Referring to a previous Reuters report, in which Turkey is depicted as a country where foreign investors' confidence will be damaged due to political interference in the economy, Akyol stressed that when the principle of the separation of powers is challenged, state institutions lose their credibility.
“Is there a country [other than Turkey] which harasses its central bank this much? In the 2014 progress report [on Turkey] the world saw how the judiciary [in Turkey] was subjected to political interference,” said Akyol.
Melih Aşık from the Milliyet daily lamented President Recep Tayyip Erdoğan's recent criticism of the central bank for the latter not dropping interest rates; the lira then lost value against the dollar following Erdoğan's speech.
Considering the takeover of Bank Asya's management by TMSF together with Erdoğan's pressuring of the central bank, Aşık maintained that in Turkey both the independent regulatory agencies that exist and the law have become redundant, which would scare away foreign investors.
Erhan Başyurt, from the Bugün daily, argued that the takeover of Bank Asya dealt a blow to foreign investors as well because part of the lender's shares are also owned by foreigners.
He further added that if the foreign shareholders in Bank Asya incur financial loss, they would bring the matter to international courts such as the European Court of Human Rights (ECtHR), which would make Turkey pay reparations for their losses.
He recalled the seizure of Kentbank in 2001 by the government, a move which cost Turkey dearly, as the ECtHR, which was appealed to by the owner of the bank, demanded that the bank's operating rights be returned and that $4.13 billion be paid in compensation.
Takeover of Bank Asya is precursor to crackdown on dissenting media
Ergun Babahan from the Millet daily interpreted the usurping of control of Bank Asya as a precursor to a forceful takeover of Turkey's best-selling Zaman daily, in a move to silence a media outlet that is in opposition to the government.
He underscored that the TMSF, which has taken over the 7.15 percent share belonging to Ali Akbulut -- who once owned of 25 percent share of the Feza Gazetecilik media group, which the Zaman daily is affiliated with -- at Bank Asya, might also decide to appoint new members to the Zaman daily's management board, as the banking law permits it to do so.
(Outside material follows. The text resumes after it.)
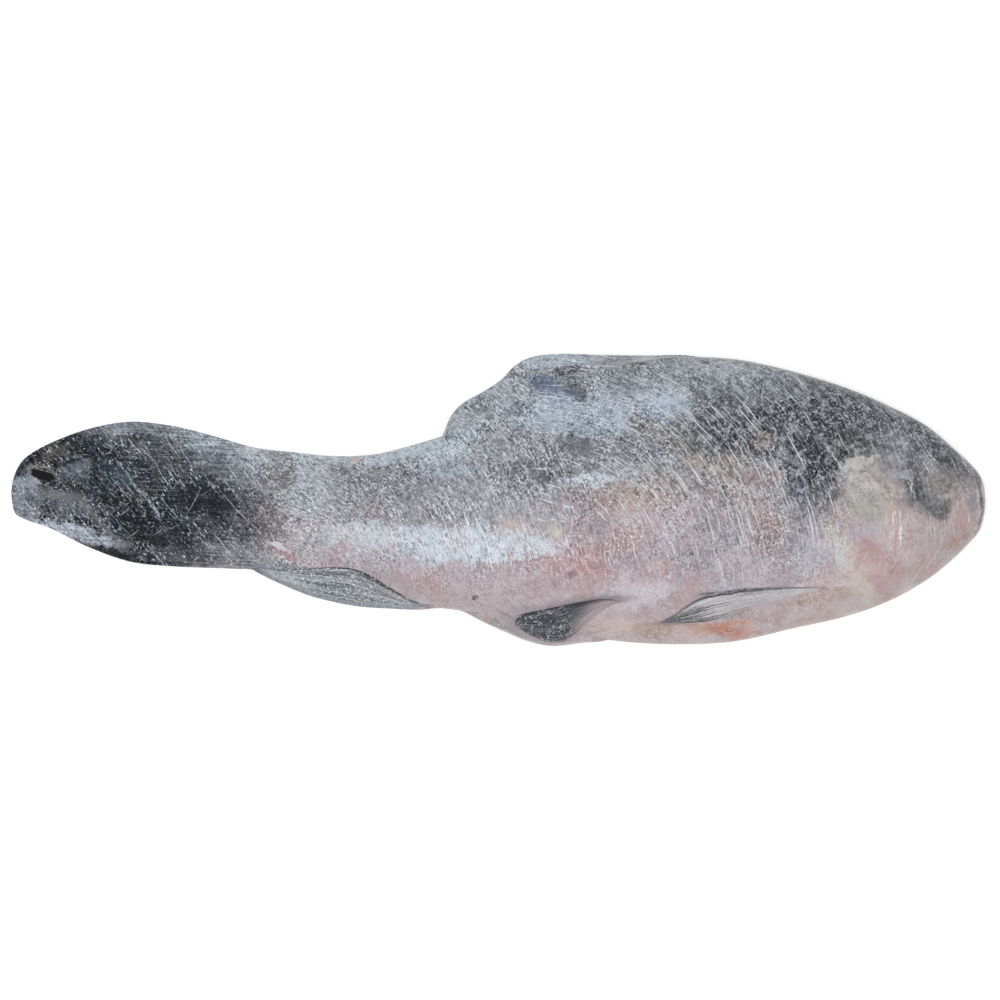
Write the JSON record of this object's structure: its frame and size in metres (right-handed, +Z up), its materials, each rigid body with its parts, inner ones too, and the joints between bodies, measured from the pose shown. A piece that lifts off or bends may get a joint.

“With the endless opportunities offered by the banking law, the media outlets which cause discomfort [to the government] will be silenced. Because they don't toe the line [of the government], when the heads [referring to Ekrem Dumanlı and Hidayet Karaca, the heads of Zaman daily or Samanyolu Broadcasting Group respectively], faced detentions but did not give up [on voicing criticism against the government]. The radical solution [for the government], to convert Zaman into Sabah or Yeni Şafak [pro-government media outlets] if they [the government] make such a move don't be surprised,” said Babahan.
Murat Aksoy, from the Millet daily, interpreted the state's takeover of Bank Asya as a consequence of the ruling party's bid to alienate the Gülen movement's (also known as the Hizmet movement) sympathizers in society, as Bank Asya is affiliated with the movement.
He added that the repercussions of the lender's takeover on the economy and the backlash the government receives from the world for its actions are secondary concerns for it.